Tuesday, May 27, 2008

Fuck Your God.

You know, this might be fairly obvious, but as an artist, I often react to things that cause me emotional distress by creating something.

I had been wandering the grid tonight in SL, not doing anything in particular, and I decided to roam around the cemetery that I helped build for Le Cimetiere. There is a church that Jinx bought as a pre-fab that she had me re-texture to look more "evil" & gothic to fit the theme. Naturally, I inverted the crucifix hanging over the entrance of the church (haha).

As I strolled through that area of the cemetery tonight, I noticed that someone (whose name I won't mention) built a white cross and covered the inverted crucifix with it. The description of the white cross reads:
God still shines in the dark.

This enraged me, disgusted me, turned my stomach.

I am not against the idea of God, or belief in God, necessarily. I am not a Satanist, nor am I an atheist. It's just this blind faith to a fucking religion that
I absolutely
motherfucking
loathe.

Having attended Catholic school for 7 years in my youth, and having been raised with that religion forced down my throat, doesn't do much to make me very sympathetic to Christianity. In fact, it makes me pretty goddamn annoyed and disgusted with it all.


I don't know if the person who placed the cross is one of the people who falls into the category of religious zealot/brainwashed peckerhead. It doesn't really matter. The placement of the cross, and its smug, self-righteous (at least, that's how I interpreted it) message was enough to just... piss me off.

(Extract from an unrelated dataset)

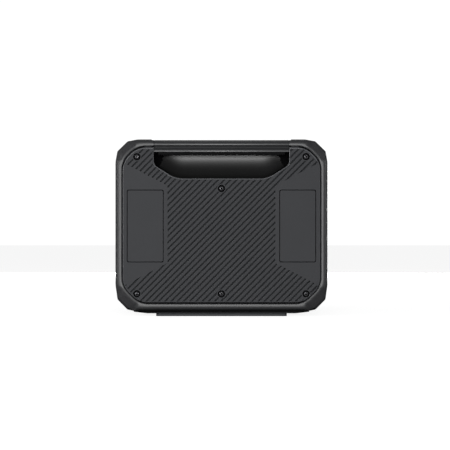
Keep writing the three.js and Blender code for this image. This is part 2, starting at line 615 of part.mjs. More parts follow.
place('bms_bracket', bmsBracket(), aluminium);
place('bms_board', bmsBoard(), boardGreen);
const leadZ = postTop + 3.5;
place('negative_lead', lead(4, [[cellX(0), -innerPost, leadZ], [cellX(0), -innerPost - 2, leadZ + 7],
  [-76, -56, 154], [-76, -71, 166], [-72, -63, 188], [-60, -40, 196], [-56, -27, 188.6]]), blackCable);
place('positive_lead', lead(4, [[cellX(0), innerPost, leadZ], [cellX(0) + 1, innerPost + 2, leadZ + 7],
  [-60, 58, 154], [-20, 70, 154], [60, 70, 154], [96, 68, 150], [108.6, 67, 145]]), redCable);

export default battery;
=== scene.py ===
# The looks of the stackable expansion battery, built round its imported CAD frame.
import json
import math

import bmesh
import bpy
from mathutils import Matrix, Vector


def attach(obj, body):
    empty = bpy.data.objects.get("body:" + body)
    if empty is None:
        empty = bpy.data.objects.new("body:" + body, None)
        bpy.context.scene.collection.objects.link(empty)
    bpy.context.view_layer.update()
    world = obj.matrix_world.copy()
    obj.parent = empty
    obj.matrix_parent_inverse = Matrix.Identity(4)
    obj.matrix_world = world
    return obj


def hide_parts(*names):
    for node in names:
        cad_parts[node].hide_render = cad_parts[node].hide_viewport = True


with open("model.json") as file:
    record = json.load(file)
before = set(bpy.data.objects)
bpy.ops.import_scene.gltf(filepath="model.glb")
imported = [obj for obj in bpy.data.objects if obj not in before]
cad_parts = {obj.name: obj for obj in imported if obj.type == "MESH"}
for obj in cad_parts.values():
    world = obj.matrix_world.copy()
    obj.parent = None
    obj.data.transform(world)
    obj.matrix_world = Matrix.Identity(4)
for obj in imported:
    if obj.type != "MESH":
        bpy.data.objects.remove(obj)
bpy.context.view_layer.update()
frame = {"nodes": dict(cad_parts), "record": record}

MM = 0.001

# ---------------------------------------- sizes in millimetres, as in the CAD part
HALF_W, HALF_L, HEIGHT = 147.0, 210.0, 245.0  # of the whole battery
GAP, WALL = 0.3, 3.0  # between neighbours; of the housings
FRAME_BACK, BODY_BOTTOM, RIM = 154.0, 6.5, 7.5
PANEL_FACE, PANEL_THICK, HOUSING_END = 208.0, 4.7, 200.0
SCREWS = [(-117, 220.7), (117, 220.7), (0, 176.8), (-117, 31), (0, 31), (117, 31)]  # (x, z)
OPENING_HALF, OPENING_SHOULDER, OPENING_FLOOR, OPENING_FLOOR_HALF = 93.6, 209.8, 190.6, 63.6
SHOULDER_R, FLOOR_R = 9.5, 37.0
WELL_DEPTH, WELL_WALL = 46.0, 2.5
WELL_TURN, FLOOR_LIFT = 27.0, 1.22  # the curve up its back: its radius, and the floor's rise per mm
BAR_TOP, BAR_BOTTOM, BAR_BACK, BAR_HALF = 244.0, 227.6, 184.0, 93.3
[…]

So I placed my response directly over the white cross -- a black and red cross with an angry smoldering glow entitled,

FUCK YOUR GOD.

Fuck Your God (3)

I was so pissed off that I went to place a few rows of the crosses at my build at The Garden of NPIRL Delights, too. I'm sure someone will eventually cause a ruckus about it, but I don't fucking care - lick my art-tit, suck my art-hole.

Fuck Your God (1)

Fuck Your God (2)

FUCK your "God."

FUCK your "God" that you think favors you yet condemns everyone else;
FUCK your "God" that tells you to hate others who are different;
FUCK your "God" that robs you of your ability to think rationally, to think for yourself.


Fuck YOU and your "GOD."

3 comments:

Jubilant said...

The person who put up the white cross is a griefer pure and simple. A sim full of bouncing porn images would be a more honest reflection of their maturity level. That they would grief in the name of God makes it hard for me to believe they have any real connection to God.

Amy said...

bwhahahah! good for you neb!!

I want to say for the record that I was raised Christian... but I swear, it was a very different kind of Christianity than I see expressed today. Growing up, it was all about taking care of the poor and less fortunate, sticking up for what is right in the face of adversity, and other cool things. (Doesn't Jello Biafra have a song called "Jesus is a Terrorist/an enemy of the state" which is basically about all this?) How the hell is it now all about censorship, excluding others, siding with those in power and all around being a serious asshole. It sickens me.

/|..|\ said...

Well done, Miss Severine. Your piece at the Garden of Delights was one of my favorites.